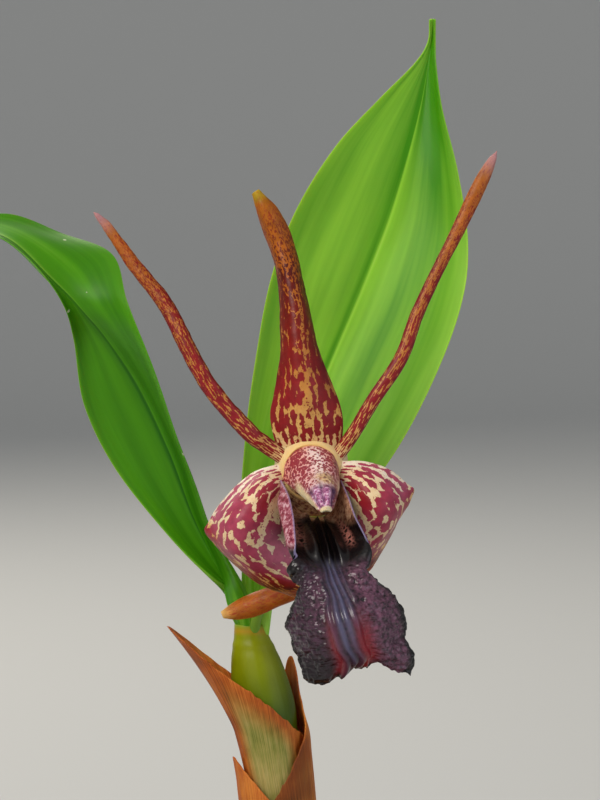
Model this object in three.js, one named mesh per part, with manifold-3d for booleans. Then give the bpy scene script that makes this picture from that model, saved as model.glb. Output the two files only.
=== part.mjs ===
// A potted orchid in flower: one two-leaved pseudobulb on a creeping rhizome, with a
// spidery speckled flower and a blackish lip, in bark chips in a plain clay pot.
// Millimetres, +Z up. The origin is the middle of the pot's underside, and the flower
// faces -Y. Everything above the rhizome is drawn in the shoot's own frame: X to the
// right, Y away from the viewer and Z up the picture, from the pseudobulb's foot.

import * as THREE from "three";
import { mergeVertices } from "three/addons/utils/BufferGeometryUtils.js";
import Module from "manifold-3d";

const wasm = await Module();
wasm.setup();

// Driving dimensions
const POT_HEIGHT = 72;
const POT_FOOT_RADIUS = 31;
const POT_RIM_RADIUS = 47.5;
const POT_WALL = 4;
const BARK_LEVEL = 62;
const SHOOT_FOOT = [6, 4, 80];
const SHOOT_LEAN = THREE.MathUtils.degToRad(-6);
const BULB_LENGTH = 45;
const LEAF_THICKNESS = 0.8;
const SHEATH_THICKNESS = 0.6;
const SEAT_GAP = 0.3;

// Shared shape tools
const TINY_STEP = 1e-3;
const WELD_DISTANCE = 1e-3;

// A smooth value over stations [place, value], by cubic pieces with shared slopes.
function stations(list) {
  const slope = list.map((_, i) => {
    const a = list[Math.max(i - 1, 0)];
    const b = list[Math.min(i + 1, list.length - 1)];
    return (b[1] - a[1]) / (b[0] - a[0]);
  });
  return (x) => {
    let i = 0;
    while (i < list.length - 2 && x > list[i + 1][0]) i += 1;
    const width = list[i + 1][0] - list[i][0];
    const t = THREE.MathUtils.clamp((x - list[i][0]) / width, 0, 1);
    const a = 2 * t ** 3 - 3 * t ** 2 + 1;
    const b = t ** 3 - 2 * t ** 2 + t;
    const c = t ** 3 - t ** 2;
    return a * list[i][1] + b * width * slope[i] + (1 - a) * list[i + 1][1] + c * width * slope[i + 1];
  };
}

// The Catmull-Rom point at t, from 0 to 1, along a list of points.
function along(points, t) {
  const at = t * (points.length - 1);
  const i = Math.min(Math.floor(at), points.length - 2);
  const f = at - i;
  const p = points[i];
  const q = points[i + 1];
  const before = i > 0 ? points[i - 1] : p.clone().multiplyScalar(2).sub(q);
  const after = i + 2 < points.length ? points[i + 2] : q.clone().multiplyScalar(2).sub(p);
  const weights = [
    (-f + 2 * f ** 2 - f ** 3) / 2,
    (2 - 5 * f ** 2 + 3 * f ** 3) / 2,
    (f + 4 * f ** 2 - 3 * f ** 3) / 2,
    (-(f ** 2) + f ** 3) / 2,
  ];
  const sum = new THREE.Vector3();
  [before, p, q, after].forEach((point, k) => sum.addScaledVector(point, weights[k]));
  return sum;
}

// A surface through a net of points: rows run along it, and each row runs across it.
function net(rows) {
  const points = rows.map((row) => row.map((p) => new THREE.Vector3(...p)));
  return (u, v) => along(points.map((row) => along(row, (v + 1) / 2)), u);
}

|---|

GIVEN REQUEST: Copy out each line of the listing that holds "picture".

RESULT OF THE EXERCISE:
Model this object in three.js, one named mesh per part, with manifold-3d for booleans. Then give the bpy scene script that makes this picture from that model, saved as model.glb. Output the two files only.
// right, Y away from the viewer and Z up the picture, from the pseudobulb's foot.